Insomma, stamattina porto il cerberino fuori per il normale giro perlustrativo. Tra una pisciatina sua (in realtà 298, 1 ogni 5 metri, tutte con mirabili acrobazi circensi: giravolta, culo insù, spruzzata e voilà) e un’occhiata mia, mi dirigo verso un’amena baietta su cui, dai primissimi caldi in qua, sono soliti spiaggiarsi esemplari turistici di pregevole fattura, non distante dai bidoncini atti a raccogliere le primizie dei migliori amici dell’uomo. Con mio stupore, scorgo ben due simpatici animaletti di coscia e capello lungo sicuramente bisognose di riversare la parte eccedente della loro spropositata affettitivà su un cagnolino carino e sfortunatello; e con stupore ancor più esagerato, colgo due abbozzi di sorriso pronti a indirizzarsi a lato della mia scarpa sinistra. Immediatamente, con sapiente ma discreta tiratina di guinzaglio mostro al canide le prede, ma quello mi ignora.

La tiratina diventa un po’ meno discreta, diciamo quanto basta per condurlo al limite del bagnasciuga dove, ovviamente con mia enorme sorpresa, un audace bikini si sporge verso di noi nel tentativo di carezzare l’ammassino di peli al passaggio. Ma la bestiola la schiva, puntando decisamente all’altra preda. Io e il bikini allarghiamo le braccia in sincrono, mentre l’altra ragazza fa già mostra di vivo interesse e non solo di bella mercanzia. Ha estratto un telefonino e lo punta sulla bestiola. La quale prontamente si gira per offrirle il culo e, già che c’è, una mezza tonnellata di sabbia in omaggio; non potendo allargare di nuovo le braccia, io fingo di riprenderlo in italiano, con voce melliflua, in realtà cioè intimandogli di apparecchiare almeno lo sguardo più languido che può, pena l’aggiunta di verdure nella ciotola, traducendo il tutto in un inglese ancor più sdolcinato: “è proprio un angioletto, vero?”

Lei annuisce.

A questo punto penso che sia fatta. Due piccioncine con un tiro solo, o quasi.

Quasi.

Faccio per avvicinarmi e attaccare seriamente bottone quando, con la coda dell’occhio, scorgo il cerberino sollevare la zampetta fantasma a pochi centimetri della prima piccioncina, che si era nel frattempo coricata. Vigliacco! Neanche il tempo di strattonarlo via che il bikini è scattato in piedi come una molla, ululante come una megera in un talk show di mezza sera. L’altra si è ritratta schifatissima, come neanche un vegano davanti alla fiera dell’arrosticino.

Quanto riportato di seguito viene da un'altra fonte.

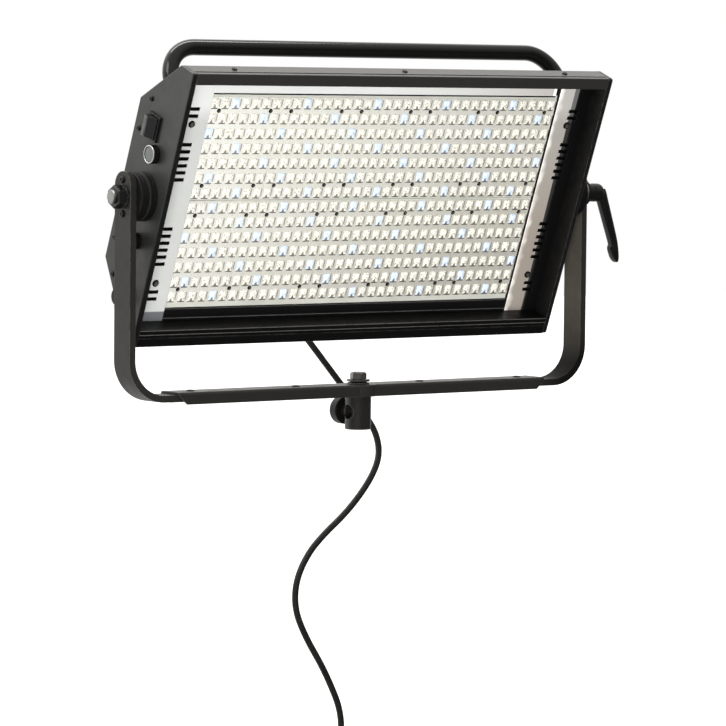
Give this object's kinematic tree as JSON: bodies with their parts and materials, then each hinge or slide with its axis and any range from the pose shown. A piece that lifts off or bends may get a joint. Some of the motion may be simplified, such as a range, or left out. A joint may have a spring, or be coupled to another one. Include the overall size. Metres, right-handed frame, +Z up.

Avendo già pisciato ogni cinque metri da casa a qui, il cane non ne aveva più, è evidente, ma tutto è inutile.

“Sorry, my apologies, I beg your pardon!” faccio un estremo tentativo.

Ma le due piccioncine sono diventate per magia due arpie: una metaforicamente, per via degli ululati divenuti suoni gutturali tipici di certe lingue nordiche (sospetto fosse bresciana), l’altra letteralmente per via del cappottino con collare di piume magicamente apparsole sulle spalle (ma chi diavolo va in spiaggia vestito da avvoltoio sudamericano? una sudamericana, suppongo).

Non mi resta che farmi piccolo piccolo e rinculare verso dove sono venuto, con un sacchettino in mano e il guinzaglio nell’altra. Dieci metri più avanti, il cagnolino che trotterella fiero simulando un’annaffiatina alla panchina dove, per incanto, una gentile e piacente signorina sta gustando un gelato.

La catastrofe.

Addio sogni di colonizzazione…

…ma anche no! E’ solo il primo giorno d’addestramento. Non è che si diventa can da mussa da un giorno all’altro, così come non si diventa conquistatori di arcipelaghi a tavolino. Lo si nasce soltanto!